歌舞伎座の納涼歌舞伎第三部を見てきた。8月13日。
「雪之丞変化」なのだが、主演の玉三郎が補綴・演出ということで、新版となっている。
「雪之丞変化」というと、長崎の豪商の息子が主人公の仇討ち物語で、権力者の陰謀と欲望のために殺された両親の敵を、歌舞伎の一座で人気役者となって討ち果たすという、わりとシンプルな娯楽時代劇なのだが、だいぶ様子が違いました。
映像を多用していて、たとえば中車が何役もやっているのを見せるのに、普通に早替わりでやるのではなくて、映像で出す。舞台上に必要に応じてモニターが出て、そこに映る映像の中の役と舞台上の生の役がやりとりする。
そういう進行のための映像と、もう一つ、玉三郎自身がこれまで演じた役の映像が出る。
雪之丞は人気の美しい女形という役なので、歌舞伎の舞台に立っている華やかな姿を劇中劇で見せる演出は多い。
でも、今回の玉三郎はそういう見せ方ではなくて、先輩役者と芝居談義をする場面で、これまで玉三郎が演じてきた大きな役の映像を、二人の会話に従って出して見せた。
先輩役者にこれからどんな役がやりたいかと聞かれて、「雪姫」「八重垣姫」「桜姫」などと雪之丞が答えると、玉三郎が演じたその役の映像が出るのだ。
「助六の揚巻」や「籠釣瓶の八ツ橋」「二人椀久の傾城松山」は、先輩役者を相手にその場でやってみせるというやり方で見せた。
先輩役者の役を七之助が演じているので、最近の玉三郎が自分の持ち役、当たり役をどんどん若手に教えて譲っていこうとしているのと合わせると、この作品は玉三郎の集大成なのか?と思ってしまった。
冒頭、先代萩の政岡を演じている一場面は生で見せたし。
(今月第一部では、七之助が玉三郎に教わった政岡を実際に演じている)
雪之丞と師匠(中車がやっている)の会話では、自分は歌舞伎の一座では人気だとちやほやされるが、世の中の役に立っているのだろうか、人のためになっているのだろうかと苦悩するセリフが強く出され、最終的に仇討ちを遂げた後では、役者としてこの道を行くことが世のため人のためなのだと決意を新たにしている。
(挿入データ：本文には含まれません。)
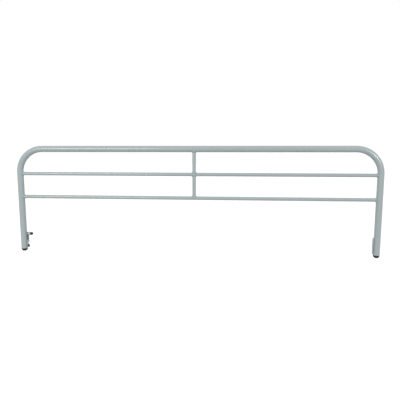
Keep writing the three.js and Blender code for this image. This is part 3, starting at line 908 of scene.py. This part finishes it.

芝居としてはここで終ってもよかったんだろうけど、このあとに元禄花見踊りの一幕があって、艶やかな玉三郎を中心に絢爛豪華に幕となっている。
見終わって、これは玉三郎の「これまで・いま・これから」なのか?と思いましたね。
「書き遺しおくこと」みたいに見えるのだ。
うしろの席の人が「遺言?」と言ってるのが聞こえた。
先輩役者役の七之助との場面で、
玉「兄さん、来月は京の南座で四谷怪談でしょう?」
七「そうなんだよ、大変なんだよ」
玉「どこが大変なんですか?」
七「全部だよ!」
なんてところや、勘三郎・玉三郎が作った「鰯売恋曳網」のセリフを言って、
玉「あ、これは私たちの時代の芝居じゃありませんねえ」
七「いや、ご先祖様のだよ」なんて言って笑わせたりという、お遊びもありましたけどね。
七之助は、玉三郎の先輩の役はかなり無理がある。
「おまえにはまだいろいろ教えなくちゃいけないから」なんて、懸命に貫禄ある感じで演じてたけど。
中車さんには驚きました。香川照之さん、すっかり歌舞伎役者になられて。冒頭の先代萩を劇中劇で見せる場面では、「床下」の仁木弾正が花道を引っ込んでいくところをやるんですが、できてるのよ。長い間(ま)のところは、まだちょっと空間が埋まらない感じがするけど、でも、それらしく見えてるから偉いね。